- [SOURCE EXCERPT]
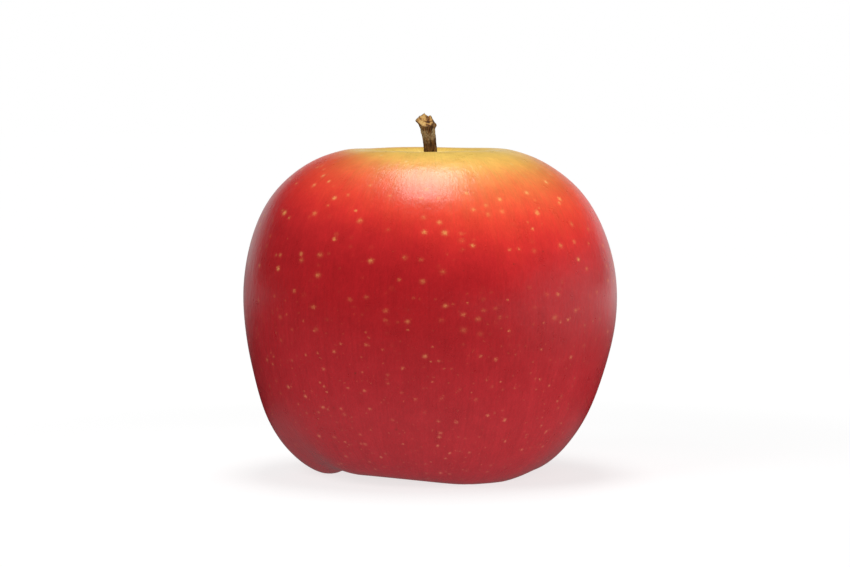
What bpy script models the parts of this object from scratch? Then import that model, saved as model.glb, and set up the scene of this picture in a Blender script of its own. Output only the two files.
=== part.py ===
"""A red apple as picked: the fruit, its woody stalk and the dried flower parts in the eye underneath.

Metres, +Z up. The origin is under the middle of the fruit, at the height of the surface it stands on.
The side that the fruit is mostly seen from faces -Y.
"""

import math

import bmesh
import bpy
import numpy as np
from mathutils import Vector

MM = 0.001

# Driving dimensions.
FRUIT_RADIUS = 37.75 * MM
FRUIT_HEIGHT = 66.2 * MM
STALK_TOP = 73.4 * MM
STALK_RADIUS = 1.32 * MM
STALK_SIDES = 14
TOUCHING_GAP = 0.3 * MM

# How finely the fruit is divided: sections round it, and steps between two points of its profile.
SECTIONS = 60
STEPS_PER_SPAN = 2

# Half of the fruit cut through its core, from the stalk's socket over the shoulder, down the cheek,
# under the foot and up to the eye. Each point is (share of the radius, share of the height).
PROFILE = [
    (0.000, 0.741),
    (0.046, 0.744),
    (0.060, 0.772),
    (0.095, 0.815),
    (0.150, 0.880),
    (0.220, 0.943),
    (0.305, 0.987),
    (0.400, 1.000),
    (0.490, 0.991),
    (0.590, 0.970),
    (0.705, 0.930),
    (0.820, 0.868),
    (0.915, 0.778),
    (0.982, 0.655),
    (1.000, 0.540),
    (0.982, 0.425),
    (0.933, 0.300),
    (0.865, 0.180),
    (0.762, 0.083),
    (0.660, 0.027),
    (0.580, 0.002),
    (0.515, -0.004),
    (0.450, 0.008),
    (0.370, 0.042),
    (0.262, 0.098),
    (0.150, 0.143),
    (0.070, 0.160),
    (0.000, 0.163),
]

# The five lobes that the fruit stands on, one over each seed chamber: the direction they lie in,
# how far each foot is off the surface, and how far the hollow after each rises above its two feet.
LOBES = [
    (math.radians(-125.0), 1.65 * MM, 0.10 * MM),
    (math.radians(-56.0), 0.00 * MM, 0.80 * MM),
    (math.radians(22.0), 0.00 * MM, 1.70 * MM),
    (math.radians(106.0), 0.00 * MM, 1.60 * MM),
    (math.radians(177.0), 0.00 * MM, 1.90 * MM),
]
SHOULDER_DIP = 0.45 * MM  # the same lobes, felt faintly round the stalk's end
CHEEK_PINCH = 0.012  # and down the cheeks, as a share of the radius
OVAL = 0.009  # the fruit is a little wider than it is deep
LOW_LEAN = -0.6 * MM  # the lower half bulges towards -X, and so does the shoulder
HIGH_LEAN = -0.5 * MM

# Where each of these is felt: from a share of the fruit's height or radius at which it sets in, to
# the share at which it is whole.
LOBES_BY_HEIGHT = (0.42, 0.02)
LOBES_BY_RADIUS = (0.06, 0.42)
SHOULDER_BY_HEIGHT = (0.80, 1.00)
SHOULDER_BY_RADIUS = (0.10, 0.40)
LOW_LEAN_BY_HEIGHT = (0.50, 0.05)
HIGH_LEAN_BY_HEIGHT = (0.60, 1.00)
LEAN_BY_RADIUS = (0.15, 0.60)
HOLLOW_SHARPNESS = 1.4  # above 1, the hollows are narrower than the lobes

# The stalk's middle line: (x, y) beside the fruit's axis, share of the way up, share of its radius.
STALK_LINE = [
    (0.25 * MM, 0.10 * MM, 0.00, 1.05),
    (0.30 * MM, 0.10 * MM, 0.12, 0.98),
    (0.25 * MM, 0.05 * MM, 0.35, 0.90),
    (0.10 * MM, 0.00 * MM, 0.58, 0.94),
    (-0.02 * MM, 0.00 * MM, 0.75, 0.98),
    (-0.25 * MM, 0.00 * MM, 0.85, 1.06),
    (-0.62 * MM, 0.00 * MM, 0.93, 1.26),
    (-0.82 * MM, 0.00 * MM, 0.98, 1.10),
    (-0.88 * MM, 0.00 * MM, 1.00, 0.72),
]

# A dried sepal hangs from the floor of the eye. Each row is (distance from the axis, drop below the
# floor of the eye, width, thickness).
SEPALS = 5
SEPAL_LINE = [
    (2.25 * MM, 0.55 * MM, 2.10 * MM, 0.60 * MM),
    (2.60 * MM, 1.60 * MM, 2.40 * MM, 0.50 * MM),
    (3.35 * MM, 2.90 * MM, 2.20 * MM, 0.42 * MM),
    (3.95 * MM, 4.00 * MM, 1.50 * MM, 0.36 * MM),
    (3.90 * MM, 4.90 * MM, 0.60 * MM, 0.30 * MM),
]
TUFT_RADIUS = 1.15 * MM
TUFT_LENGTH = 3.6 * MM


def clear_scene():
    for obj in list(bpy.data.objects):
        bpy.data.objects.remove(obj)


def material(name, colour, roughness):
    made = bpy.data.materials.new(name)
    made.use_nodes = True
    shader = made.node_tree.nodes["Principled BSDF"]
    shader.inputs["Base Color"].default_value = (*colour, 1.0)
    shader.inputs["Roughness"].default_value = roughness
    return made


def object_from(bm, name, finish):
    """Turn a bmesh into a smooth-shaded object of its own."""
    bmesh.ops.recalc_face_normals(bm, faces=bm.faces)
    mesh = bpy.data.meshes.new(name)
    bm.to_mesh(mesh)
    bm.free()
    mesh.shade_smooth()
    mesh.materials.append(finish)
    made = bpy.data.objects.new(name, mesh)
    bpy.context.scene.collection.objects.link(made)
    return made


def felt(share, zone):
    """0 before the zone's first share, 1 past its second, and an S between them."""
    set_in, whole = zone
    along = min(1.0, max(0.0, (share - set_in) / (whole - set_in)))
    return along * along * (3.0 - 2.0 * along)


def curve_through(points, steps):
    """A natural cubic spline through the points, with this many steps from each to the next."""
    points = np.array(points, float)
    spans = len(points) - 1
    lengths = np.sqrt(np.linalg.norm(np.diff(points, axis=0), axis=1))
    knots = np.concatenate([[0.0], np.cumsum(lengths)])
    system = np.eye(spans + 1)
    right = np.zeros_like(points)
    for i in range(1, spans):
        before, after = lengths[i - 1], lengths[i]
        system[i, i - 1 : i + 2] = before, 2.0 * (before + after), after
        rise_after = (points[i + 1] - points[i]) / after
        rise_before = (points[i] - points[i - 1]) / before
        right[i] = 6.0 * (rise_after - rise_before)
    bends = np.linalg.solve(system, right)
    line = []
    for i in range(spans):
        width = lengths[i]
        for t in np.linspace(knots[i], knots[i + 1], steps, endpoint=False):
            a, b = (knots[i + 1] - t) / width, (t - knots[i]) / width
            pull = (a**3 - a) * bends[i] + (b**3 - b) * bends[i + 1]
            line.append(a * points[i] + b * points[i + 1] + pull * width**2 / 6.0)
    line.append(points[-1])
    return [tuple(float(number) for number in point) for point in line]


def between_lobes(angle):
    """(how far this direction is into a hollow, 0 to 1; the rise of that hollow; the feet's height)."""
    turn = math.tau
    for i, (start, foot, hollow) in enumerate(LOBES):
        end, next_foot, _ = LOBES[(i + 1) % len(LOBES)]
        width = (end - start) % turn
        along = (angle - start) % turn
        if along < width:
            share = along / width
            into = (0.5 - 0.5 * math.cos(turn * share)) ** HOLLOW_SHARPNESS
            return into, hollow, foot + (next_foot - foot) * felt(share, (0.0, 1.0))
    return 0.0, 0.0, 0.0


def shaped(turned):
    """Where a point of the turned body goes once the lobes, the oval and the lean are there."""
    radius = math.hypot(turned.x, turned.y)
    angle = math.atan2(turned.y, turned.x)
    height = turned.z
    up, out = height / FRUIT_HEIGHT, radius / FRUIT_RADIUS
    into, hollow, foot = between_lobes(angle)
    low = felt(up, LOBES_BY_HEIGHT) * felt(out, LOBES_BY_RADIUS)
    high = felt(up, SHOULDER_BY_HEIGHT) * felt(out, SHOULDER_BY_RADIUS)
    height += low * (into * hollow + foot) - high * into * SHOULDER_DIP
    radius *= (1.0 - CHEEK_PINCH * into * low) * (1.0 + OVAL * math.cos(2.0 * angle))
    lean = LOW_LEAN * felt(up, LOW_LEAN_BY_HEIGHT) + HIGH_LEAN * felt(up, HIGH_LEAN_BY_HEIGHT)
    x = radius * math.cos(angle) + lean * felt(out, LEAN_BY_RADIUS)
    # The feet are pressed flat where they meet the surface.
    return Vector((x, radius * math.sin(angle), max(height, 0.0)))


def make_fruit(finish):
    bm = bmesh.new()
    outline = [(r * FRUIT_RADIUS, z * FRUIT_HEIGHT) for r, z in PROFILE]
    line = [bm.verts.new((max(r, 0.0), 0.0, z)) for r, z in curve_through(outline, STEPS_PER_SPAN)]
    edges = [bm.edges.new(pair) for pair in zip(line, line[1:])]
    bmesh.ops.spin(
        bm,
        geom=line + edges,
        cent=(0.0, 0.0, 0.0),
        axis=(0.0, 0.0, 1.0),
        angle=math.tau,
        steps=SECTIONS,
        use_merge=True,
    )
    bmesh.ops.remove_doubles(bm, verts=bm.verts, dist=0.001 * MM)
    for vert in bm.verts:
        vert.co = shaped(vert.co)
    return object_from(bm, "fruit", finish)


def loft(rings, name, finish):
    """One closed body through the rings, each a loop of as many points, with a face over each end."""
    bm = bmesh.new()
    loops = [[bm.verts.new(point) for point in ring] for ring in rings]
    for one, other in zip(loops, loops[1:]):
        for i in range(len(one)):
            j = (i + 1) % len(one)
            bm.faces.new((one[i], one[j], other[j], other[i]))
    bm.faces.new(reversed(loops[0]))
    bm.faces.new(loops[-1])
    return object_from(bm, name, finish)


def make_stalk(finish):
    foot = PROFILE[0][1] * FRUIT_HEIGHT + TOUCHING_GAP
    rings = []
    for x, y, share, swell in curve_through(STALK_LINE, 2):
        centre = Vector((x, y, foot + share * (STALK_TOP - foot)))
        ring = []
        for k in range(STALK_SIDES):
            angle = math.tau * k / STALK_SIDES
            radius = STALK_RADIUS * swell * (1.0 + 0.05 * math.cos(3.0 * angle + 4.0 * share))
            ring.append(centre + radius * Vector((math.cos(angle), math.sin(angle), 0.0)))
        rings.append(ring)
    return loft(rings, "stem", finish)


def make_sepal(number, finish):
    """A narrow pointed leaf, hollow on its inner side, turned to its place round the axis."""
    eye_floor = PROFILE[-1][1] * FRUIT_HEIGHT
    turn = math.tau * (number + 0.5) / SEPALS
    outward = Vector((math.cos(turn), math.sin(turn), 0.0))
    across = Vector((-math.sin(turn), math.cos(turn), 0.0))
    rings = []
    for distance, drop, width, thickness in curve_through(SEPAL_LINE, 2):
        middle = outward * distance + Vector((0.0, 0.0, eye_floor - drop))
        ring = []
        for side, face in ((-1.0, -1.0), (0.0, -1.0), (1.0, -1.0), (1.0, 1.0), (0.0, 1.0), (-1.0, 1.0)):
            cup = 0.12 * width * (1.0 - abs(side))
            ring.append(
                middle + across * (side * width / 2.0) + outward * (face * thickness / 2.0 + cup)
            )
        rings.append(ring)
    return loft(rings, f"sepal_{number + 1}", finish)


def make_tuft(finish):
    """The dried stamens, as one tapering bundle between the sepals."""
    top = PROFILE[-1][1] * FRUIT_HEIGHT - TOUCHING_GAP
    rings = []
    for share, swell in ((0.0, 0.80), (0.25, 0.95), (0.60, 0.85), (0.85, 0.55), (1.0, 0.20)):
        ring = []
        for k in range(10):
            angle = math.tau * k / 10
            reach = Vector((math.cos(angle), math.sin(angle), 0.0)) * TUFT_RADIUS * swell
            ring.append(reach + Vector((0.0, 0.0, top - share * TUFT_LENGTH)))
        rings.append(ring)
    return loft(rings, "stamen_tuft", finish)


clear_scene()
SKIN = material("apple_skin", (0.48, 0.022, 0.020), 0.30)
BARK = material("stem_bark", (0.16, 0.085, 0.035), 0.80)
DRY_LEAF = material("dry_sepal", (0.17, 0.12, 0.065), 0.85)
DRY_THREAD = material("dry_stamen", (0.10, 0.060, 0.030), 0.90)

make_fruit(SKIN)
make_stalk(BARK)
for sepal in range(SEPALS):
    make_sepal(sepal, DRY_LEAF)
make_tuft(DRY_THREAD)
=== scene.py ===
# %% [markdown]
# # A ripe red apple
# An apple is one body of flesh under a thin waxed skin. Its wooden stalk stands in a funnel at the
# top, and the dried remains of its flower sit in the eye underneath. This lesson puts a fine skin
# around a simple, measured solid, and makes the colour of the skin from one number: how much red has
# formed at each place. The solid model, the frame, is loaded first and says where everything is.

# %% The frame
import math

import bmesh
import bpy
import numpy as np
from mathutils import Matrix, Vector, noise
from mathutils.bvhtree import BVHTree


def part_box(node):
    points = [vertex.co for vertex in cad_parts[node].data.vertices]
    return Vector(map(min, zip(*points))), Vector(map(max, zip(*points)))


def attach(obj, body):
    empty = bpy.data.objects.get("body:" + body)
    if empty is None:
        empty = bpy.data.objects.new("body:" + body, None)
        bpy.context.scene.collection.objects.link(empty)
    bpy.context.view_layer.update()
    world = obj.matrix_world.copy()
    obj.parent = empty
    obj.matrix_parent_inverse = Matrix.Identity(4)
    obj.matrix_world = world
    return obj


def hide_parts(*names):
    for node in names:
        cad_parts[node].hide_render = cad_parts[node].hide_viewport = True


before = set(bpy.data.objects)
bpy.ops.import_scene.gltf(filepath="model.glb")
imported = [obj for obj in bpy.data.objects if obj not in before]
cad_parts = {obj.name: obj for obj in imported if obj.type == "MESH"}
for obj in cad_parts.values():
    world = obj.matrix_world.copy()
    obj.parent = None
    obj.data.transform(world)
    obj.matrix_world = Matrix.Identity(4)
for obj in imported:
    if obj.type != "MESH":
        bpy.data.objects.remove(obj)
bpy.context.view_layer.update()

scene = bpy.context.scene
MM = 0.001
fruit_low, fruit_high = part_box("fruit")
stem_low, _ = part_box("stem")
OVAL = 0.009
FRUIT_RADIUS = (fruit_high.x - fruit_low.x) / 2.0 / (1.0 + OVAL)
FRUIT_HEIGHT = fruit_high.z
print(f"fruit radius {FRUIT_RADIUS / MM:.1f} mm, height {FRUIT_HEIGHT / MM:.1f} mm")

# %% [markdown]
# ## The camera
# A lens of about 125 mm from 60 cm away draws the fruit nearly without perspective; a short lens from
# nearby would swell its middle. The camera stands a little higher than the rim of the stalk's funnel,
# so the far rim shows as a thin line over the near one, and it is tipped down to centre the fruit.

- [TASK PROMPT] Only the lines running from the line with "make_fruit(SKIN)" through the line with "for node in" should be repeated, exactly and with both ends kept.

- [EXERCISE RESPONSE]
make_fruit(SKIN)
make_stalk(BARK)
for sepal in range(SEPALS):
    make_sepal(sepal, DRY_LEAF)
make_tuft(DRY_THREAD)
=== scene.py ===
# %% [markdown]
# # A ripe red apple
# An apple is one body of flesh under a thin waxed skin. Its wooden stalk stands in a funnel at the
# top, and the dried remains of its flower sit in the eye underneath. This lesson puts a fine skin
# around a simple, measured solid, and makes the colour of the skin from one number: how much red has
# formed at each place. The solid model, the frame, is loaded first and says where everything is.

# %% The frame
import math

import bmesh
import bpy
import numpy as np
from mathutils import Matrix, Vector, noise
from mathutils.bvhtree import BVHTree


def part_box(node):
    points = [vertex.co for vertex in cad_parts[node].data.vertices]
    return Vector(map(min, zip(*points))), Vector(map(max, zip(*points)))


def attach(obj, body):
    empty = bpy.data.objects.get("body:" + body)
    if empty is None:
        empty = bpy.data.objects.new("body:" + body, None)
        bpy.context.scene.collection.objects.link(empty)
    bpy.context.view_layer.update()
    world = obj.matrix_world.copy()
    obj.parent = empty
    obj.matrix_parent_inverse = Matrix.Identity(4)
    obj.matrix_world = world
    return obj


def hide_parts(*names):
    for node in names:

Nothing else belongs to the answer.